-------- Records to process
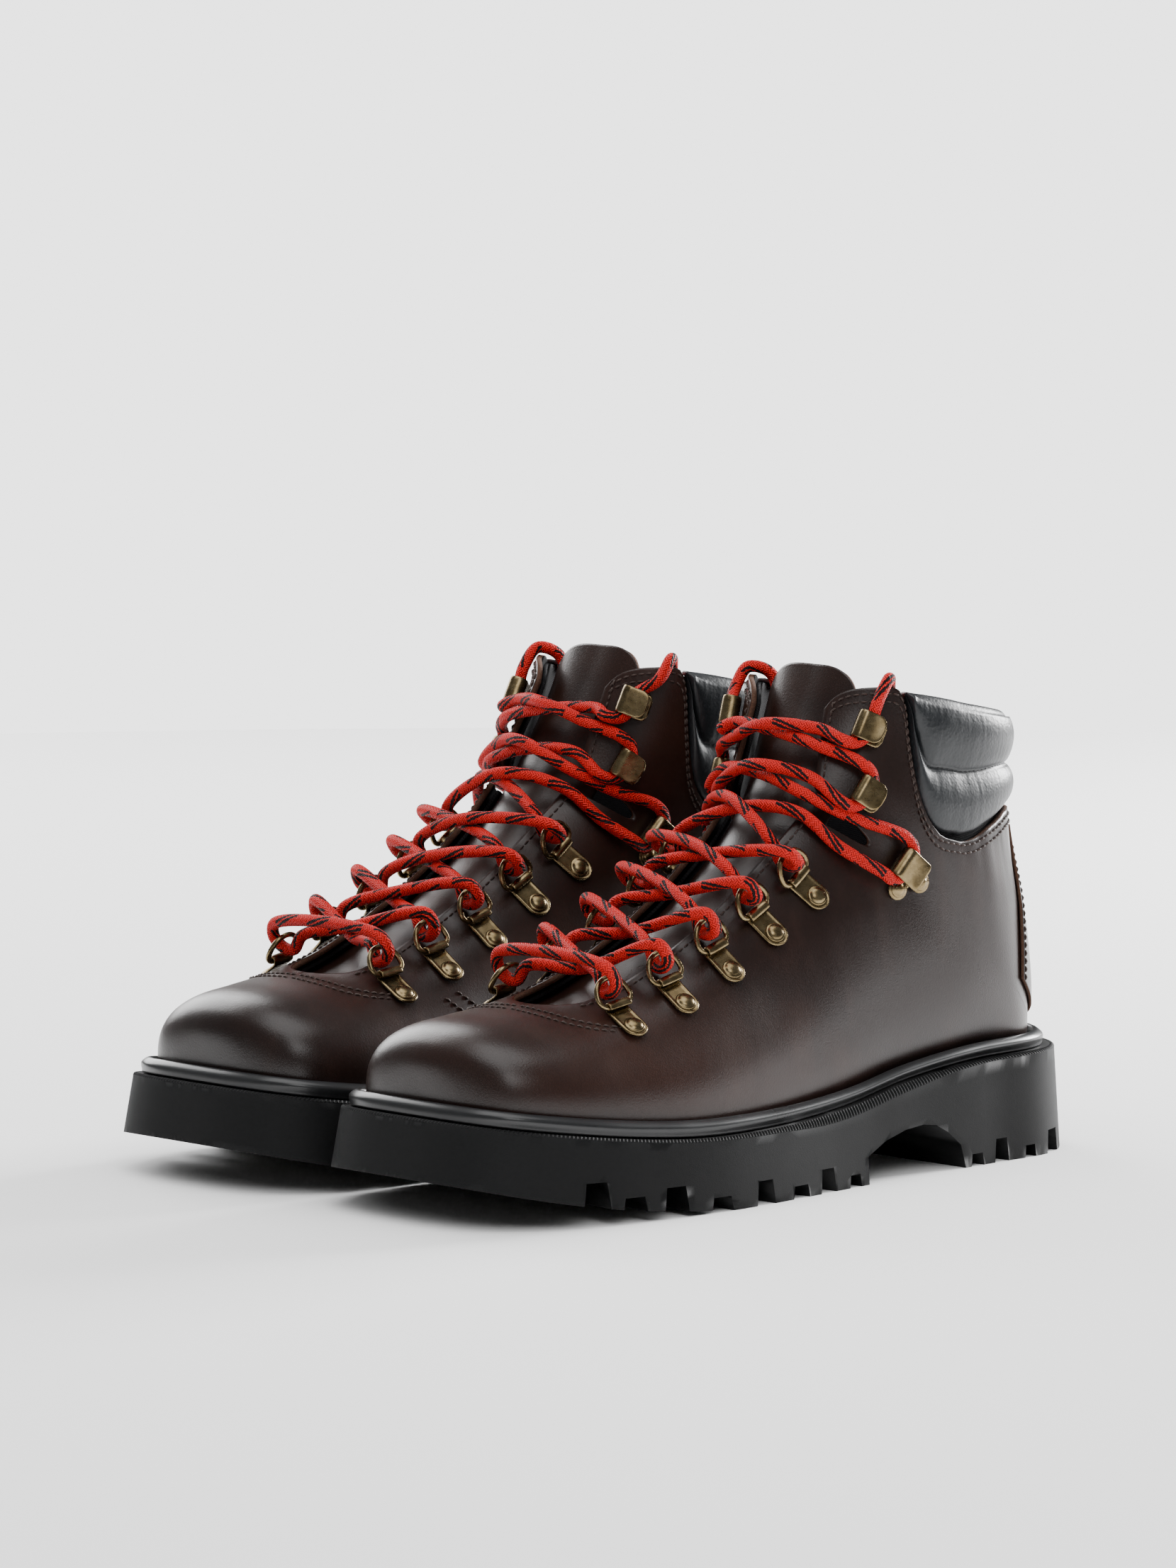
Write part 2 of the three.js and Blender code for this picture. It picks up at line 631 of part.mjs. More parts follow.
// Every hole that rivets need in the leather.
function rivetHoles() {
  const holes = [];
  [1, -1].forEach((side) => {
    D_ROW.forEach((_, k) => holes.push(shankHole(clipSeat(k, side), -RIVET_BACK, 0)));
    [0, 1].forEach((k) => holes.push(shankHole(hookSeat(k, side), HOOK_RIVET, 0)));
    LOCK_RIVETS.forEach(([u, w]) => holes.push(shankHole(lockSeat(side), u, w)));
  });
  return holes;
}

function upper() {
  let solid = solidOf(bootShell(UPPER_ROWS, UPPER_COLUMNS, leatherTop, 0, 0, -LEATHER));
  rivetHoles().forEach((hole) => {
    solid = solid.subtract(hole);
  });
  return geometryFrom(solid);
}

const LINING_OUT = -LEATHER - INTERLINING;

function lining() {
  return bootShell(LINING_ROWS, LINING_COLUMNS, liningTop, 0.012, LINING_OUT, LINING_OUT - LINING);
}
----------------
-------- Records to process
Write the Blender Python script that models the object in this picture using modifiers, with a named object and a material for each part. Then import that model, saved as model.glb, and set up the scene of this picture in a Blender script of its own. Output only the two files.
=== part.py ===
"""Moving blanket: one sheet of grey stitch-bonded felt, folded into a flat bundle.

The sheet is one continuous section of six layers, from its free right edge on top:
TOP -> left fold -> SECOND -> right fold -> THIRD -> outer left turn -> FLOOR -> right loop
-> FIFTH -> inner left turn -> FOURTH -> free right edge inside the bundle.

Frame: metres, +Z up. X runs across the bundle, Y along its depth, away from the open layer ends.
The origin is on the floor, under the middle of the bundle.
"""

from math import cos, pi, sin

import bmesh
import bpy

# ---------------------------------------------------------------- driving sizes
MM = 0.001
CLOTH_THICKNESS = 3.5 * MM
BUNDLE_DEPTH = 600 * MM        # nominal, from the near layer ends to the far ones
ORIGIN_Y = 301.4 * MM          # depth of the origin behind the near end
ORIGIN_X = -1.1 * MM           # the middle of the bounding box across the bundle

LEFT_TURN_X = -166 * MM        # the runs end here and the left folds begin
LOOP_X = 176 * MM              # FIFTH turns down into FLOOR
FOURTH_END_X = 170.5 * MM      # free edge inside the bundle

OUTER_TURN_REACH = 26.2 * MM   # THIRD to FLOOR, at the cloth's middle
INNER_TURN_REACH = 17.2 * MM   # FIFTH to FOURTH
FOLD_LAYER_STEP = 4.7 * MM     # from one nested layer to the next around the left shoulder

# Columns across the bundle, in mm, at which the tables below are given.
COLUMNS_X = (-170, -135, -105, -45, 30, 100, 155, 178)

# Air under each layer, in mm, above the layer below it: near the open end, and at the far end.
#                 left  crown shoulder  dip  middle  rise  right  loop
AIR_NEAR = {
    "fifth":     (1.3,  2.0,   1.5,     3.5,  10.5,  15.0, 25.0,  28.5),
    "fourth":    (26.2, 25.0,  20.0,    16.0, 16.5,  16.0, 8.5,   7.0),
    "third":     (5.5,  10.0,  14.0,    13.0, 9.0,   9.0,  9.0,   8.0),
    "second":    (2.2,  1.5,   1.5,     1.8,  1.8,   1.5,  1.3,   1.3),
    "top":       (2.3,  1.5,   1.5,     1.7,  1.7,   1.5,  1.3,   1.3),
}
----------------
Exercise aim -> Go through the material above and output exactly the lines from the one containing "Write part 2" through the one containing "const LINING_OUT = -LEATHER - INTERLINING;".

Response to this exercise ->
Write part 2 of the three.js and Blender code for this picture. It picks up at line 631 of part.mjs. More parts follow.
// Every hole that rivets need in the leather.
function rivetHoles() {
  const holes = [];
  [1, -1].forEach((side) => {
    D_ROW.forEach((_, k) => holes.push(shankHole(clipSeat(k, side), -RIVET_BACK, 0)));
    [0, 1].forEach((k) => holes.push(shankHole(hookSeat(k, side), HOOK_RIVET, 0)));
    LOCK_RIVETS.forEach(([u, w]) => holes.push(shankHole(lockSeat(side), u, w)));
  });
  return holes;
}

function upper() {
  let solid = solidOf(bootShell(UPPER_ROWS, UPPER_COLUMNS, leatherTop, 0, 0, -LEATHER));
  rivetHoles().forEach((hole) => {
    solid = solid.subtract(hole);
  });
  return geometryFrom(solid);
}

const LINING_OUT = -LEATHER - INTERLINING;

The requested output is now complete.